New research suggests a genetic variant that accompanies active personality traits in humans also appears to be associated with living a longer life.
In a series of mouse studies, UC Irvine researchers and others discovered that an offshoot of a dopamine-receptor gene — called the DRD4 7R allele — appears in significantly higher rates in people more than 90 years old and is linked to life-span increases in mouse studies.
Robert Moyzis, Ph.D., professor of biological chemistry at UC Irvine, and Nora Volkow, M.D., a psychiatrist who conducts research at the Brookhaven National Laboratory, led the research effort. Findings are online in The Journal of Neuroscience.

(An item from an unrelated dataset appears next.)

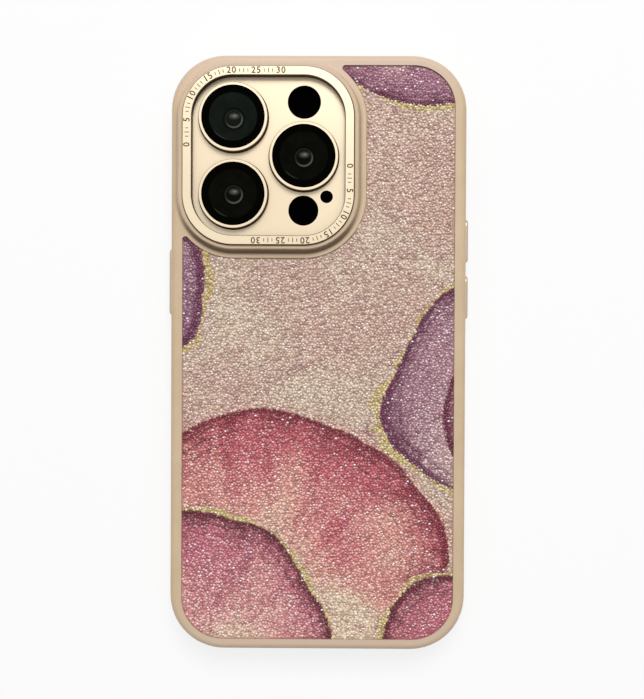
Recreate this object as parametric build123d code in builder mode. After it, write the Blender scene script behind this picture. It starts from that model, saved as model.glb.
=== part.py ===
from build123d import *
import os

os.makedirs("parts", exist_ok=True)

# The case lies on its front lip with its back up. X runs across, Y towards the camera end,
# Z through the thickness. The origin is the middle of the front rim's plane. Millimetres.

# Handset that the case is moulded for
handset_width = 71.5
handset_length = 147.5
handset_depth = 7.85

# Bumper frame
wall = 1.7
corner_radius = 13.75
lip_height = 0.9
lip_overhang = 1.3
lip_bevel = 0.35
pocket_clearance = 0.1
back_edge_radius = 1.5
front_edge_radius = 1.0
rim_above_plate = 0.9
rim_width = 2.9
rim_end_width = 2.6

# Back panel stack
plate_thickness = 1.2
plate_grip = 0.5
film_thickness = 0.1
glitter_thickness = 0.45
inlay_gap = 0.08
inlay_corner_radius = 10.6
inlay_point_radius = 0.8

# Camera guard
guard_x = -12.65
guard_y = 49.5
guard_width = 43.2
guard_length = 44.8
guard_corner_radius = 12.7
guard_top_above_rim = 3.25
ring_band = 2.35
ring_top_bevel = 0.2
deck_thickness = 0.7
deck_bearing = 1.2
deck_gap = 0.05
seat_above_plate = 0.65
tape_thickness = 0.15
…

Researchers say the variant gene is part of the dopamine system, a network which facilitates the transmission of signals among neurons and plays a major role in the brain network responsible for attention and reward-driven learning.

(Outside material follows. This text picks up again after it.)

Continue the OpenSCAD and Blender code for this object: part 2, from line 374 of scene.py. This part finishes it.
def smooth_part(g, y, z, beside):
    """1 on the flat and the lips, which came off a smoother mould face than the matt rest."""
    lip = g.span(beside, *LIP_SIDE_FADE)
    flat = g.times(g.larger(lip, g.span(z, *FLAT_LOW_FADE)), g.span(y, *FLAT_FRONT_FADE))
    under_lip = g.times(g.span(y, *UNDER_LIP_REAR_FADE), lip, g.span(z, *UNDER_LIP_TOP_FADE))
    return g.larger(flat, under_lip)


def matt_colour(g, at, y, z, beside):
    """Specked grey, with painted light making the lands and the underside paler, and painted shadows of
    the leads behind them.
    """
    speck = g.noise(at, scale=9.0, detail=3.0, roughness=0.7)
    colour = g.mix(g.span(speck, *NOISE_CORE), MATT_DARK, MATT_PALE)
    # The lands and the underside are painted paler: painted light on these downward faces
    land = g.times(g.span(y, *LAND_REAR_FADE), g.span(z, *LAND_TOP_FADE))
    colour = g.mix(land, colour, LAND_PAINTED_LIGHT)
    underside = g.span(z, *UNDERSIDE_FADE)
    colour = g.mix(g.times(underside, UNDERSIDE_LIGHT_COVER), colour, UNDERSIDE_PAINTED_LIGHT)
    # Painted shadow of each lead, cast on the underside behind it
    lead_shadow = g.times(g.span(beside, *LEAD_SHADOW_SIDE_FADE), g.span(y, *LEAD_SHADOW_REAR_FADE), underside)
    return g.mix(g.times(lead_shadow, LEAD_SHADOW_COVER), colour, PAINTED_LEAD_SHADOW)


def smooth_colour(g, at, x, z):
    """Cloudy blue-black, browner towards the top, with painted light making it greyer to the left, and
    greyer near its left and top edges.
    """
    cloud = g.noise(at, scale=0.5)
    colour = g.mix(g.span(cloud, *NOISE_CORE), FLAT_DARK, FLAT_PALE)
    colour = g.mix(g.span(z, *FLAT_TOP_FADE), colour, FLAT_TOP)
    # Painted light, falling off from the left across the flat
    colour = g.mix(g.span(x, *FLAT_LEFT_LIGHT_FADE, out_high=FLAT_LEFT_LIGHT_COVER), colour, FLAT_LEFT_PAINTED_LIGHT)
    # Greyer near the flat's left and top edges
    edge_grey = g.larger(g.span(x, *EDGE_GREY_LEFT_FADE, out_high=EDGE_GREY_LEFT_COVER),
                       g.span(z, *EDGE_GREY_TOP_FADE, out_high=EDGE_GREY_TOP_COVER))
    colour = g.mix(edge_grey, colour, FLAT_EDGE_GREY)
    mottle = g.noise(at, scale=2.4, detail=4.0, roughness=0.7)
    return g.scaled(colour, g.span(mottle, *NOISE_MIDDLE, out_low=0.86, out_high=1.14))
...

Investigators say the DRD4 7R allele moderates dopamine signaling, which enhances individuals’ reactivity to their environment.

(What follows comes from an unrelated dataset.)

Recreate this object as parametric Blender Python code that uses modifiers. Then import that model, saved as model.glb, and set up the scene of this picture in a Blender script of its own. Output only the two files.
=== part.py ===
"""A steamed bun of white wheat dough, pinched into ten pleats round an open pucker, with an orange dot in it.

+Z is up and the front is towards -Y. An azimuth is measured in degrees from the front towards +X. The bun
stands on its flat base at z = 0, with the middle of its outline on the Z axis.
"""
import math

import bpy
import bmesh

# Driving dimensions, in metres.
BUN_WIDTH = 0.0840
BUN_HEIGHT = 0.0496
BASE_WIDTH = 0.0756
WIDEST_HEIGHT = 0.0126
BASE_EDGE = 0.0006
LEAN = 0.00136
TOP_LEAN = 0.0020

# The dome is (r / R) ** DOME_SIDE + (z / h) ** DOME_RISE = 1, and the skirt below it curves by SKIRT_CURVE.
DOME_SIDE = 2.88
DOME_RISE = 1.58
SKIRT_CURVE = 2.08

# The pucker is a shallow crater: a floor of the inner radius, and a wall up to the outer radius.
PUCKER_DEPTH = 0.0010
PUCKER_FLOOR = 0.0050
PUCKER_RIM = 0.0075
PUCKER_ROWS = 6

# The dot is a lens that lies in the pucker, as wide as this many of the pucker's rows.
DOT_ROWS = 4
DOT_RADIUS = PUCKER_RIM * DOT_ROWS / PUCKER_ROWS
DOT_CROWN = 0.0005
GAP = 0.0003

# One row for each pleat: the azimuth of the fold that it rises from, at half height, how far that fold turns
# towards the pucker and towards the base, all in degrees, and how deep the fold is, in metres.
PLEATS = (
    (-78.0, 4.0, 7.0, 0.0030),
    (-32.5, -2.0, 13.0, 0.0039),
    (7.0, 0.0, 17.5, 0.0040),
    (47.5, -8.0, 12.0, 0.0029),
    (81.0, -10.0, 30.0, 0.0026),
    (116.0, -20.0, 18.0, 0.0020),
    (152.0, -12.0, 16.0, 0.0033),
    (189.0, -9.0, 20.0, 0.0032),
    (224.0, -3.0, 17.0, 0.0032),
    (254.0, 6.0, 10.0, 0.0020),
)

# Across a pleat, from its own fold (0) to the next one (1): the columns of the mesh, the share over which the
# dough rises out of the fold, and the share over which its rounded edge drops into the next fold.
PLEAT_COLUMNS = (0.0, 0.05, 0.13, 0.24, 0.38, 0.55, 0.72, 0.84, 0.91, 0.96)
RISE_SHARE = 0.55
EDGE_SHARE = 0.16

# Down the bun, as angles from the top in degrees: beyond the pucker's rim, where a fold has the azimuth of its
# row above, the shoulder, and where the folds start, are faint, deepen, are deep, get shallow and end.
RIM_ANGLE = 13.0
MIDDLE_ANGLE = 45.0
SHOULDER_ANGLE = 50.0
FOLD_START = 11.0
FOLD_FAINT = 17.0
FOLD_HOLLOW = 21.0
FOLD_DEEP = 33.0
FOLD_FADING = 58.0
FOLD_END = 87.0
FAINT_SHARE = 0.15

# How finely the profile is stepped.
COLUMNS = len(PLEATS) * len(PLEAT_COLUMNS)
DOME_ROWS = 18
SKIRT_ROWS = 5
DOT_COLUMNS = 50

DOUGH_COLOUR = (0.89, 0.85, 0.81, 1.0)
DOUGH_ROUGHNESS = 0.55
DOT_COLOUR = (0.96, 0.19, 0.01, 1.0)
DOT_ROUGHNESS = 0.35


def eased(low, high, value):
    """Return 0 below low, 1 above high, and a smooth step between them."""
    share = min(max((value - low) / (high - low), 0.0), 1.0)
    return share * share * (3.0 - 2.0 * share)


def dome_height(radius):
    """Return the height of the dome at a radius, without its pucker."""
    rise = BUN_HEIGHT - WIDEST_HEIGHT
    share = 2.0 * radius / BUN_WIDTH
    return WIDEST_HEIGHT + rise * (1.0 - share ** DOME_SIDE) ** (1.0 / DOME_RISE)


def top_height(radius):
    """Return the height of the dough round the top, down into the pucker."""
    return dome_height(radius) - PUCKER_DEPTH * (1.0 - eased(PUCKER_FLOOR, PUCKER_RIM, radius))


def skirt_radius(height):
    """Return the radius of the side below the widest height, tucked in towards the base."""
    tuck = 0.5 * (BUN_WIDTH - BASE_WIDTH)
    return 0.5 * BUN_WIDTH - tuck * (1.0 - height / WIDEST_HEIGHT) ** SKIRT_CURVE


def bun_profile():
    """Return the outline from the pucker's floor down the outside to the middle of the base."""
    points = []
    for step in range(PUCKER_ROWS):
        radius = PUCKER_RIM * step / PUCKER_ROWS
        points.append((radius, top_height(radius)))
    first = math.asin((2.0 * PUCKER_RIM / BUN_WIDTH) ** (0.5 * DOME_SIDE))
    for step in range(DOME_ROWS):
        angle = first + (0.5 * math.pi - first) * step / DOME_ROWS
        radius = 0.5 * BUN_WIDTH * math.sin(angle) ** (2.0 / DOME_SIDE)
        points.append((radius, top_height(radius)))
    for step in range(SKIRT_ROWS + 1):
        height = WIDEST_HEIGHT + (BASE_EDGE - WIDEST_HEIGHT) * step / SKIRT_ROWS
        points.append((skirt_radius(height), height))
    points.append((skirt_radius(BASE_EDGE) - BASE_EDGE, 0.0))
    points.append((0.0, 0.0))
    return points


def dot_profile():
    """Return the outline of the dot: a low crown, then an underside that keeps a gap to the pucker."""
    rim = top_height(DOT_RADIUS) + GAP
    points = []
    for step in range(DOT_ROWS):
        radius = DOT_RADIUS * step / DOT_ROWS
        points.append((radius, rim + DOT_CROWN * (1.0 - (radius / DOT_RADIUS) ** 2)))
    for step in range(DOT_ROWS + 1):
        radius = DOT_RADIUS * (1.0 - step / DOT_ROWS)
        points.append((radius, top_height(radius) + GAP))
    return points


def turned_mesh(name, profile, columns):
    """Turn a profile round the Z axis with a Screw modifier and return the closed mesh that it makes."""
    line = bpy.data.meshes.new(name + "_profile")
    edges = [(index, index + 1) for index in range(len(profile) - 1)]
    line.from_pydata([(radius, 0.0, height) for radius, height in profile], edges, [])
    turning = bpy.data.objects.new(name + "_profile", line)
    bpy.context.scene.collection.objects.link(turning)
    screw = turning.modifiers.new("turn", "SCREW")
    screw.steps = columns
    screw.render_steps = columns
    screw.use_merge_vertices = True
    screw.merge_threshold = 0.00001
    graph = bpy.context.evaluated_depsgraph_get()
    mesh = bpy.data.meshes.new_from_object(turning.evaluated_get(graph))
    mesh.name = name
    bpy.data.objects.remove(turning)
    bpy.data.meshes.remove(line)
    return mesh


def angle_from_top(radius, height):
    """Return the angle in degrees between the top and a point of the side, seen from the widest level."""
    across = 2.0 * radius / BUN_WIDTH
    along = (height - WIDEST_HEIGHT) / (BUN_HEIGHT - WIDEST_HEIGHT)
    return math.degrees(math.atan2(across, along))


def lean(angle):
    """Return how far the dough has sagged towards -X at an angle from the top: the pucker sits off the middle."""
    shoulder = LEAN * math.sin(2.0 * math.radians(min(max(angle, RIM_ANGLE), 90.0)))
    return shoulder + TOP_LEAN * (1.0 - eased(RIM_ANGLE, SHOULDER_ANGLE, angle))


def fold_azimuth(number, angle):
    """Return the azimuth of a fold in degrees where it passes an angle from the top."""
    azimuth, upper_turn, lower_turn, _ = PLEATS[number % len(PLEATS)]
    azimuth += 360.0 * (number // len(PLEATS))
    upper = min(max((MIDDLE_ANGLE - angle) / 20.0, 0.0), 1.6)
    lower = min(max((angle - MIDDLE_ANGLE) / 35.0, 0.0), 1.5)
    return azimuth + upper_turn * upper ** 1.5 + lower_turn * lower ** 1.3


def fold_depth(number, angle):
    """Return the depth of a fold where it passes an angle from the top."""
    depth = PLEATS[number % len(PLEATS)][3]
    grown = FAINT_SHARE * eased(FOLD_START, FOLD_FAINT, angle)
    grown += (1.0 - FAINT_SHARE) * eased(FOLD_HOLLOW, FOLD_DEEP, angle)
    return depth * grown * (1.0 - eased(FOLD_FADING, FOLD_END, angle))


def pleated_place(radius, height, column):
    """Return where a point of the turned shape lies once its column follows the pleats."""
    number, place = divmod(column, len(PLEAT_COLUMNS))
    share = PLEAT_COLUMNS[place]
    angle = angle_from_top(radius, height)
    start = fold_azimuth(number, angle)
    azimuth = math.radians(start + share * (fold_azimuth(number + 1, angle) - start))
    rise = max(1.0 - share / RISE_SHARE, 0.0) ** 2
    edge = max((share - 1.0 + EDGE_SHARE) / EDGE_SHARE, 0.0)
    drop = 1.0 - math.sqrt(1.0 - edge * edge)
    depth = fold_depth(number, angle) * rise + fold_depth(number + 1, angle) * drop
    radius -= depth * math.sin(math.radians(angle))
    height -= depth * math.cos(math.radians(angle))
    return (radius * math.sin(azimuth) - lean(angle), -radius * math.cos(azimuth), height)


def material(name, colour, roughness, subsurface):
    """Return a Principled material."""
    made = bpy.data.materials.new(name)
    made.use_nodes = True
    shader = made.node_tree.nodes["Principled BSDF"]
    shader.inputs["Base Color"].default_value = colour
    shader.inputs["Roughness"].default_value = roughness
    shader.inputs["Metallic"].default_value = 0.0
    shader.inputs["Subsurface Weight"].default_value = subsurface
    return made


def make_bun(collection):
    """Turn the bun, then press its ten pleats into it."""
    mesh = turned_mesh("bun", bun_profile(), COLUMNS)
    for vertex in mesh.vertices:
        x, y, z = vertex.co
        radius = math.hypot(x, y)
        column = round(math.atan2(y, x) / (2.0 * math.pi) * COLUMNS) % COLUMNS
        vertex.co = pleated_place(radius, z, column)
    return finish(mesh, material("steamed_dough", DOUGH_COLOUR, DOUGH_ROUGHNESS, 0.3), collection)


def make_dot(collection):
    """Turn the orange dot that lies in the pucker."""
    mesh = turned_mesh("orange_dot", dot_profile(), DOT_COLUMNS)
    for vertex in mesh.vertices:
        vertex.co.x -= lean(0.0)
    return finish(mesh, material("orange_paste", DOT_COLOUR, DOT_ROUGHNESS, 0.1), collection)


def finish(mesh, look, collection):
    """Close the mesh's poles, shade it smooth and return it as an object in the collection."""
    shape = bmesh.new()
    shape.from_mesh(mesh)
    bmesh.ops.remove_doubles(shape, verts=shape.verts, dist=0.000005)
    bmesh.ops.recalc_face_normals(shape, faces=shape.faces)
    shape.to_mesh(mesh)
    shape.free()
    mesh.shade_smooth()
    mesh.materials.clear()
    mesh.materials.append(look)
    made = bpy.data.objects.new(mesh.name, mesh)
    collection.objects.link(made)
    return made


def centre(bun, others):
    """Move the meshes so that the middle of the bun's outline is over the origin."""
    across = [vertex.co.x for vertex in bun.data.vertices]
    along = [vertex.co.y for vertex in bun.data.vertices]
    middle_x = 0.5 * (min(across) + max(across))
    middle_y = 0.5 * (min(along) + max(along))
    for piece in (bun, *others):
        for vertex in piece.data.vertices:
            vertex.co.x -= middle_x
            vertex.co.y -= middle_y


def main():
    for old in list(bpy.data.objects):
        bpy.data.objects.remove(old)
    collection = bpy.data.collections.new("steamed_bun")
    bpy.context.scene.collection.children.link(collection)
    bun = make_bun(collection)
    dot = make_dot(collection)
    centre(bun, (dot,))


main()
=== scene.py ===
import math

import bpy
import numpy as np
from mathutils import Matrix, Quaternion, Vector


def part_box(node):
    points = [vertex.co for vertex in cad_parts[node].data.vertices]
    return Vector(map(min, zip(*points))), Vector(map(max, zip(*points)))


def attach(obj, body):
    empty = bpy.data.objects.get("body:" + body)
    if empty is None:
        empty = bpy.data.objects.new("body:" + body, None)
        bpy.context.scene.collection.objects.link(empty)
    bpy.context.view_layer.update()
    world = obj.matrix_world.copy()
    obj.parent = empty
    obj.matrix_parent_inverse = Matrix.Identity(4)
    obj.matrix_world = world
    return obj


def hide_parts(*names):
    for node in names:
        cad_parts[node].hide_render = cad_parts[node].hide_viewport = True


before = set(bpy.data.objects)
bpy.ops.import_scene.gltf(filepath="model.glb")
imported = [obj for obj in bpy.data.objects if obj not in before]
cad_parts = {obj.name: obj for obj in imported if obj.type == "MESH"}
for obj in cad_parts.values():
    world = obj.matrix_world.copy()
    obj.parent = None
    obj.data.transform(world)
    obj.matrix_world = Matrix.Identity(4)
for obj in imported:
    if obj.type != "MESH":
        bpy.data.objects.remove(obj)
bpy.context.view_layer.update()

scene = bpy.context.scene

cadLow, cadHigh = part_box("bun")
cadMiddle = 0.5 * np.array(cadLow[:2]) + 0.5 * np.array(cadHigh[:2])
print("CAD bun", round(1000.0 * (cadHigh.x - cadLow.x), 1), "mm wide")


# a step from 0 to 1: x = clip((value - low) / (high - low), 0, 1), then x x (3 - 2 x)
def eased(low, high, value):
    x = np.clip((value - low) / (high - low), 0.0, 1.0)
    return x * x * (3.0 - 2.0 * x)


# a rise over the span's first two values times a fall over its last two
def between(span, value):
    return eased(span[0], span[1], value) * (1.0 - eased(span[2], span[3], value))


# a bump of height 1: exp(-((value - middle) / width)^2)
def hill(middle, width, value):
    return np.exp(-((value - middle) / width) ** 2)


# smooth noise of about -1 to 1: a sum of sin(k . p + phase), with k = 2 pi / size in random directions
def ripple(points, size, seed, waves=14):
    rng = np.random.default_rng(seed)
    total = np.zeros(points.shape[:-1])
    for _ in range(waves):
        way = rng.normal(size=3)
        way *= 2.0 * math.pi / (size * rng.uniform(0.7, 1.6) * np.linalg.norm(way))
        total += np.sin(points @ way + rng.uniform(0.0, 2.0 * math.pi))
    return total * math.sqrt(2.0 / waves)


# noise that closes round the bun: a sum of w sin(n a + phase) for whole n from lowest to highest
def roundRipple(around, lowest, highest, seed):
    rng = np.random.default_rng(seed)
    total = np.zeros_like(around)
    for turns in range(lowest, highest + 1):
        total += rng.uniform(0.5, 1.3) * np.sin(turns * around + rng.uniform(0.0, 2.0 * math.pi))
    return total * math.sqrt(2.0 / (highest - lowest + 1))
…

People who carry this variant gene, Moyzis said, seem to be more motivated to pursue social, intellectual and physical activities. The variant is also linked to attention-deficit/hyperactivity disorder and addictive and risky behaviors.
“While the genetic variant may not directly influence longevity,” Moyzis said, “it is associated with personality traits that have been shown to be important for living a longer, healthier life.
“It’s been well documented that the more you’re involved with social and physical activities, the more likely you’ll live longer. It could be as simple as that.”
Numerous studies — including a number from the 90+ Study — have confirmed that being active is important for successful aging, and it may slow the advance of neurodegenerative diseases, such as Alzheimer’s.
Prior molecular evolutionary research indicated that this “longevity allele” was selected for during the nomadic out-of-Africa human exodus more than 30,000 years ago.
In the new study, the UC Irvine team analyzed genetic samples from 310 participants in the 90+ Study.
This “oldest-old” population had a 66 percent increase in individuals carrying the variant relative to a control group of 2,902 people between the ages of 7 and 45. The presence of the variant also was strongly correlated with higher levels of physical activity.
Next, Volkow, neuroscientist Panayotis Thanos, Ph.D., and colleagues found that mice without the variant had a 7 percent to 9.7 percent decrease in lifespan compared with those possessing the gene, even when raised in an enriched environment.
While it’s evident that the variant can contribute to longevity, Moyzis said further studies must take place to identify any immediate clinical benefits from the research.
“However, it is clear that individuals with this gene variant are already more likely to be responding to the well-known medical adage to get more physical activity,” he added.